New Year’s Resolutions and our Health Care

I think in this new year, I want to talk this week about America’s self-image and promises we should all make to ourselves about how we can all – as a society – improve. Things we can all do to work on systemic issues that are interrelated and cause great harm. What am I talking about?


The issues of physical and mental health that we as Americans face are multifactorial, tied in with income levels, community support, gender, race, opportunity, predisposition (social and genetic) and the invisible barriers that are created for all these things.


The issue of how these things are related is complicated, but it’s not hard to see why they are linked: pressure influences our choices, pure and simple. Break down the pressures people feel  like food insecurity, money insecurity, body insecurity, stereotypes and complications of/with being a minority (race, gender, identity), expectations/restrictions from family and/or culture, and we have a large, complex picture that is hard to explore. These factors are huge, however, and carry weight.

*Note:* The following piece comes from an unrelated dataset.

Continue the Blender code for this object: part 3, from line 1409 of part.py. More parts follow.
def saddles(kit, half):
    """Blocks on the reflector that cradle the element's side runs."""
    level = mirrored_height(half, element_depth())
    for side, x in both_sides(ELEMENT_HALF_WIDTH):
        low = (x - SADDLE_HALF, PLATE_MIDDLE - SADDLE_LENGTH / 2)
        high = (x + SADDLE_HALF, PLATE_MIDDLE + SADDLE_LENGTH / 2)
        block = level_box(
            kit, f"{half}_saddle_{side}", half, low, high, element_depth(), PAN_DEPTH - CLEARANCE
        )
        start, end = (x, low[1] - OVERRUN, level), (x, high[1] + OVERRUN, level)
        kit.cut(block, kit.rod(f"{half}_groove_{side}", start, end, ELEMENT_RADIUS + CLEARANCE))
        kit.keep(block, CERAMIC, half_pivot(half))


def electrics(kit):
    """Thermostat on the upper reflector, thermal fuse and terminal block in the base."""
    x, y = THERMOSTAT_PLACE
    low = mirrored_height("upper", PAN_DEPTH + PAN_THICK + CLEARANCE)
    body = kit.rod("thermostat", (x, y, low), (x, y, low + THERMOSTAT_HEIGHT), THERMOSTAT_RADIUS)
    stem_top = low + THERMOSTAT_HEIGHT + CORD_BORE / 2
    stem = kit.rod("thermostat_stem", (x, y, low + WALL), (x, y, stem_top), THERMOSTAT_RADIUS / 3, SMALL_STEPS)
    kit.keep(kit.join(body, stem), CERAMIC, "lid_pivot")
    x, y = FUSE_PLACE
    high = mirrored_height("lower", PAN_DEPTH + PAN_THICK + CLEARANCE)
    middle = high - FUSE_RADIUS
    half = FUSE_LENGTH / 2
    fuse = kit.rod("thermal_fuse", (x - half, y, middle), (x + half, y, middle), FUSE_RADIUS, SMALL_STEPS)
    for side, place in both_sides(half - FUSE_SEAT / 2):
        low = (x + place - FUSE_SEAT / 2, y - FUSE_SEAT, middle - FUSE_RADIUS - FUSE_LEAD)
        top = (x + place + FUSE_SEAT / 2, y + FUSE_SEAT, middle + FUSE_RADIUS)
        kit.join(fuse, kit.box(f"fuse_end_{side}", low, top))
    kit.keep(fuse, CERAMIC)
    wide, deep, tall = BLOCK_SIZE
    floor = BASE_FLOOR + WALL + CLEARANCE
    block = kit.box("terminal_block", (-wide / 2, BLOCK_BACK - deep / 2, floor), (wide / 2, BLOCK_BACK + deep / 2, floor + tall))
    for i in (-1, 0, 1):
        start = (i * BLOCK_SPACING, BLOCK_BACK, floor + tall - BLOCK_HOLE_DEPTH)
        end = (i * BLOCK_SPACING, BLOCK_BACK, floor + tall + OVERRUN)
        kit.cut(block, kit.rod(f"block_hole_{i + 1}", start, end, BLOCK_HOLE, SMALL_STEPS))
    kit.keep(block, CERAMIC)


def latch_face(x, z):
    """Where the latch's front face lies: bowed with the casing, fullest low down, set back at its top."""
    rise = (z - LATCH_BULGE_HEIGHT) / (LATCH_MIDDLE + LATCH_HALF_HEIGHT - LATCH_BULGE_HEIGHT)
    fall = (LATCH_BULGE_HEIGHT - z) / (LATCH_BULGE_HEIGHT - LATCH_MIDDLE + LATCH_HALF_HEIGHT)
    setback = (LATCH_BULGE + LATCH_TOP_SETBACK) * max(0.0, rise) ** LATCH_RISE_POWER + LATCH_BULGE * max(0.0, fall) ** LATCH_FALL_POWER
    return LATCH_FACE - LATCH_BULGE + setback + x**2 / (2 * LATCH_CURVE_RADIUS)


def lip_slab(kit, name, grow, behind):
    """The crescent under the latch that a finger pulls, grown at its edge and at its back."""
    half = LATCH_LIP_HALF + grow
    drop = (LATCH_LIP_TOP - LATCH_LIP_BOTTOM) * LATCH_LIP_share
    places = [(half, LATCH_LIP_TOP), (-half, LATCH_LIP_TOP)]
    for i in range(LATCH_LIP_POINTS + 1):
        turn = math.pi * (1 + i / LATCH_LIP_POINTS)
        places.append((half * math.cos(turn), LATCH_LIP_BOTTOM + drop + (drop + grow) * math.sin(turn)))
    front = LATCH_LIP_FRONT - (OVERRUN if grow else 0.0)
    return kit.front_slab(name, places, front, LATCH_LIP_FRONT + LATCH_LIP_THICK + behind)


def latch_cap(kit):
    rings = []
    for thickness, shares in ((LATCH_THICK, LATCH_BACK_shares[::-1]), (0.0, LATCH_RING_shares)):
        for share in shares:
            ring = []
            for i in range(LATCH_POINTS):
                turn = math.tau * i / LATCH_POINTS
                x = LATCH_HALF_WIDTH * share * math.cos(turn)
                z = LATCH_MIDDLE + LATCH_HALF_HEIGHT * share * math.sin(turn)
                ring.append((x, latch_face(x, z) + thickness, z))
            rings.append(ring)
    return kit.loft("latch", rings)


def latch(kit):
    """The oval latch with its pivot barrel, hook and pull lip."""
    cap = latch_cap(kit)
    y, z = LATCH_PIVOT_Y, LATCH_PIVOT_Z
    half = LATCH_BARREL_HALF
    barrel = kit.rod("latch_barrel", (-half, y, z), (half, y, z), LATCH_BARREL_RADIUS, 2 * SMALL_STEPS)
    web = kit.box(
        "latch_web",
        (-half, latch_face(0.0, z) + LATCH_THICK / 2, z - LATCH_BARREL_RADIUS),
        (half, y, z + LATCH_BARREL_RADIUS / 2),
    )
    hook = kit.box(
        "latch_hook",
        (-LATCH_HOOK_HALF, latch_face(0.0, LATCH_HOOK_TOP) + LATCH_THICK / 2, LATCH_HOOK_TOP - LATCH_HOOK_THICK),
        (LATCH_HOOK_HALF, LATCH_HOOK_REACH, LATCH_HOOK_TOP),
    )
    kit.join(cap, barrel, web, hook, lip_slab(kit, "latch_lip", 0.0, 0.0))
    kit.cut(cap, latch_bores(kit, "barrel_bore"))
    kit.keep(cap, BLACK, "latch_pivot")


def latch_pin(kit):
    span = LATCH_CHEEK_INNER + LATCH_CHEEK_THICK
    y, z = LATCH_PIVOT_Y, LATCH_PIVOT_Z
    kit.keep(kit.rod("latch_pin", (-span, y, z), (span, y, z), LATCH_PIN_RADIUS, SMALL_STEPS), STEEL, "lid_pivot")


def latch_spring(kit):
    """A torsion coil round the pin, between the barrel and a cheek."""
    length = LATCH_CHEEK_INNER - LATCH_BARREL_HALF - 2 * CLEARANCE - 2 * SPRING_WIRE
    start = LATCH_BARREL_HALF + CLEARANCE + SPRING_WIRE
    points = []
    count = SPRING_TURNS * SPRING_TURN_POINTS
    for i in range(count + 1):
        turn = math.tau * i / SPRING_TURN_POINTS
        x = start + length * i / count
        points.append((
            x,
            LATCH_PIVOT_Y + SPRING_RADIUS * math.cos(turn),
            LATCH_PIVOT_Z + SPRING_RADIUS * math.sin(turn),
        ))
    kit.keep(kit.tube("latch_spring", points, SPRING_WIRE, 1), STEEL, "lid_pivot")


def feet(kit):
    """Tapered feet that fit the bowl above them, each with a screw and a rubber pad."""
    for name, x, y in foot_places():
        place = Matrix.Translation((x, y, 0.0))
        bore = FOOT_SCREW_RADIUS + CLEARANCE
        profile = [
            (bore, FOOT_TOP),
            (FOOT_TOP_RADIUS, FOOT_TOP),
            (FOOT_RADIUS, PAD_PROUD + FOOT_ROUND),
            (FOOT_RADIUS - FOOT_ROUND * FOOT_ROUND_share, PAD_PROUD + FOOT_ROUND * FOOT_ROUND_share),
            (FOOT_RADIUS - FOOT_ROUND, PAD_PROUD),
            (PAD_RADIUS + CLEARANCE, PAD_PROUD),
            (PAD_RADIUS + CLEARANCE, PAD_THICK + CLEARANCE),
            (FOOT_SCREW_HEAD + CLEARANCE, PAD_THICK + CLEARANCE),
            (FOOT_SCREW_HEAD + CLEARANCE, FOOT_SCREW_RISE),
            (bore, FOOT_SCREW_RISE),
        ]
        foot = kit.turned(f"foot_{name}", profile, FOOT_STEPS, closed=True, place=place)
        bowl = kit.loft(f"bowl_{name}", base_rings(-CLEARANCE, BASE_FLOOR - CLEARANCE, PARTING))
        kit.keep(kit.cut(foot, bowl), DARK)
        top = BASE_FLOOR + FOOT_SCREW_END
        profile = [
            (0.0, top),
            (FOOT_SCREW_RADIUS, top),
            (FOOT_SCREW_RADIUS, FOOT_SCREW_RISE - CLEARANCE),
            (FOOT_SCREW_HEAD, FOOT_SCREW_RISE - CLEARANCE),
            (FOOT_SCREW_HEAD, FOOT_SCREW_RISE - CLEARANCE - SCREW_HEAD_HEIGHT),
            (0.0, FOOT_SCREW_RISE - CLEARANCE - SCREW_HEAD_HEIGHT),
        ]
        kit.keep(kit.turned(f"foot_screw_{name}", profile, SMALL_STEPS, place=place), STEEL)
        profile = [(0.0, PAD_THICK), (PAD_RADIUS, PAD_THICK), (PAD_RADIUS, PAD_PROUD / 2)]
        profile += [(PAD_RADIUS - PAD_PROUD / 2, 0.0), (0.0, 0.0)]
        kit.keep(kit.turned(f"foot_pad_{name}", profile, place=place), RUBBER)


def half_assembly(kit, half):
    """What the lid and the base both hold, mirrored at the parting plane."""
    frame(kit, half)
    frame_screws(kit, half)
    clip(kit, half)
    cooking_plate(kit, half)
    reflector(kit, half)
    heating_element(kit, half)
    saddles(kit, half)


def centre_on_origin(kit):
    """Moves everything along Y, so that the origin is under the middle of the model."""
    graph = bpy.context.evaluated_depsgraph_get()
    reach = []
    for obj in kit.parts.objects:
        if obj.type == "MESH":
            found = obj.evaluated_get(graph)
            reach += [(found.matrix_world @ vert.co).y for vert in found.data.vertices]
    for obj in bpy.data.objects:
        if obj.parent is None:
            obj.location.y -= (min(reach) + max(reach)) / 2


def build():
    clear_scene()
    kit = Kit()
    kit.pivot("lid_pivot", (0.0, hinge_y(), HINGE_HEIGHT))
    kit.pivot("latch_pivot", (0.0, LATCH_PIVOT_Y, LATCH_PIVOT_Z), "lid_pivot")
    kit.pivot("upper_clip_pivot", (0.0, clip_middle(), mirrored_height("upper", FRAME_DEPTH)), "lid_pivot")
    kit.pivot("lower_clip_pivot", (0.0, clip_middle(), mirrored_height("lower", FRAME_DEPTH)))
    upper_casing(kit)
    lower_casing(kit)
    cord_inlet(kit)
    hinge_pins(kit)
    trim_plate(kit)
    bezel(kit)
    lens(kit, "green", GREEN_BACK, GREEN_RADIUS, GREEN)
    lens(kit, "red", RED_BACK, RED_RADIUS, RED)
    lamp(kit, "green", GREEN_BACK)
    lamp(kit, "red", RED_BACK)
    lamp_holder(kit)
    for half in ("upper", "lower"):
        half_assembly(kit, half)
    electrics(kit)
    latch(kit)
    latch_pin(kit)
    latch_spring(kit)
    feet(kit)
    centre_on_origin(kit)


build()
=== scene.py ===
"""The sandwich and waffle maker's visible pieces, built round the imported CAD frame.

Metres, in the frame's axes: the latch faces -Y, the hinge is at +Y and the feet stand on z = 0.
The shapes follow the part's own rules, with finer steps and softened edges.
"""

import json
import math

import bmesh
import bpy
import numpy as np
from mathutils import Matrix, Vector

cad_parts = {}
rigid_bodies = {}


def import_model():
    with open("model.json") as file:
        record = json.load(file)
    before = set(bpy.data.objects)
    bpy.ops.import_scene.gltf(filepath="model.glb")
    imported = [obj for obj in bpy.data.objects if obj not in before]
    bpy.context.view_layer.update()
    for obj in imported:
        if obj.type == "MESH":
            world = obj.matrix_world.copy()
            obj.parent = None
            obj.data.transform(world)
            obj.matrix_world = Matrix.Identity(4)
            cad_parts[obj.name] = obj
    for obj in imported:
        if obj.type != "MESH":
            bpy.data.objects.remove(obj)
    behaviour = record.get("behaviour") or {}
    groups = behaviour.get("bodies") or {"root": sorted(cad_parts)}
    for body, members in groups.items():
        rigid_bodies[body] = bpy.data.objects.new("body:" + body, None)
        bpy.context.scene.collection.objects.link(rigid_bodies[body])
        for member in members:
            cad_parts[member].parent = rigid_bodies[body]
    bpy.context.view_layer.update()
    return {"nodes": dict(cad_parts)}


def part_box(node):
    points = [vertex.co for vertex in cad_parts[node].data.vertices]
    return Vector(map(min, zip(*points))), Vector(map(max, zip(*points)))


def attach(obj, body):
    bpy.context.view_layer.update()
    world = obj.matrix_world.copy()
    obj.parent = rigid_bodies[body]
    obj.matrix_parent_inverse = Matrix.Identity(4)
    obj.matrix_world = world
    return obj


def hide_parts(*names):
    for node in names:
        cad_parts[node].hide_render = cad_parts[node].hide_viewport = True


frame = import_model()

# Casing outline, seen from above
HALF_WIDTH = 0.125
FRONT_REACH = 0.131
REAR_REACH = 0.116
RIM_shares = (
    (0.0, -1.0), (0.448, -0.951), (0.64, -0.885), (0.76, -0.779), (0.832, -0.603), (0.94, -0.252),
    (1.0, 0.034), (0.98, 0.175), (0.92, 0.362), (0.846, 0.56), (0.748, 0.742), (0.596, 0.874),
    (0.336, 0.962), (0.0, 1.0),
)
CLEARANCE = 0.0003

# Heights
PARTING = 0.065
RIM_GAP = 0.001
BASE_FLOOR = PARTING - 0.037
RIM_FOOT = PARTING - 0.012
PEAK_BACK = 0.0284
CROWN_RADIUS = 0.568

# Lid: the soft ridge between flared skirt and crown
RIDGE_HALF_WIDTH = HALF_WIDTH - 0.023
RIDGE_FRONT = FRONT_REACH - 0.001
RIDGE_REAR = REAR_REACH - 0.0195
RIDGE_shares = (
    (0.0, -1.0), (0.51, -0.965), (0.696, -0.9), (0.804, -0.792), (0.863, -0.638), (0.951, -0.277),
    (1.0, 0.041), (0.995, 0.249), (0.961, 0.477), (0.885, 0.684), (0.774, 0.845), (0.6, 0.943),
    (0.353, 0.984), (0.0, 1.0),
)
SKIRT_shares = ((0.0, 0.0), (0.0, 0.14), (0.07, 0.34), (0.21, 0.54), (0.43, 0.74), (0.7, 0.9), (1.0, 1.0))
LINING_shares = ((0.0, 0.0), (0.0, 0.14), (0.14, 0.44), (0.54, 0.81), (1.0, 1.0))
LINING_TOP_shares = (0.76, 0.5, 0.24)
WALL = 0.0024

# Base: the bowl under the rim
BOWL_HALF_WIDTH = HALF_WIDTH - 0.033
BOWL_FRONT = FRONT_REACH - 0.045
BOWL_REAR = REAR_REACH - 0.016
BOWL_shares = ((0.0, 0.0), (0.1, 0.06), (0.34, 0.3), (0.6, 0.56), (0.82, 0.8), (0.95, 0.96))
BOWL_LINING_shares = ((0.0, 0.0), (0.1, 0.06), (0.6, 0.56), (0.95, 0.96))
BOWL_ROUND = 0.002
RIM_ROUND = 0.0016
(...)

Unfortunately, we have dug ourselves into a hole – food is so cheap that if you have the pressure of money, it makes it hard to turn down. And, unfortunately, cheap food is cheap. Encouraging this cheap for cheap exchange are food subsidies for families like SNAP and WIC that don’t cover 100% of food costs – economic concerns are still in the periphery for poor families. On top of that, we have issues of access to information regarding proper nutrition (internet availability, internet competence of the user, proper knowledge of what to look for, etc.), the information regarding nutrition itself (conflicting at best), cultural standards of seeking information, knowledge deficiency… And that is just IF you WANT to know. What about if you are totally ok with the standard of food? If your status quo is completely acceptable to you?


The point that I’m making is that there are so many damned concerns relating to elevating our nutritional understanding and output (and intake) in the U.S. that simple things on the ground floor like marketing juice cleanses, imposing sugar taxes or regulating the size of sodas can not be effective without a massive overhaul of the way things are done within our government. The issue with measures like this are that they fall in line with the idea of consumer responsibility. On a certain level, this is fair. We are technically the ones driving up to the Wendy’s window and handing over our own money… but what isn’t fair is that this is our status quo. The perception of the public is that we are making a choice between satisfying our very real food addiction/sacrificing health/choosing affordable food/picking “taste” and getting healthful food.

We don’t have a regulatory agency that is a consumer protection agency in the same way some countries do – I think that’s a huge first step towards taking care of our people; to take care of ourselves. For our (somewhat late) New Years Resolutions, I think we should all be shifting our gaze towards an empowering image of ourselves, and towards taking care of our affairs. Why not help the health of our nation and of ourselves? More on this later.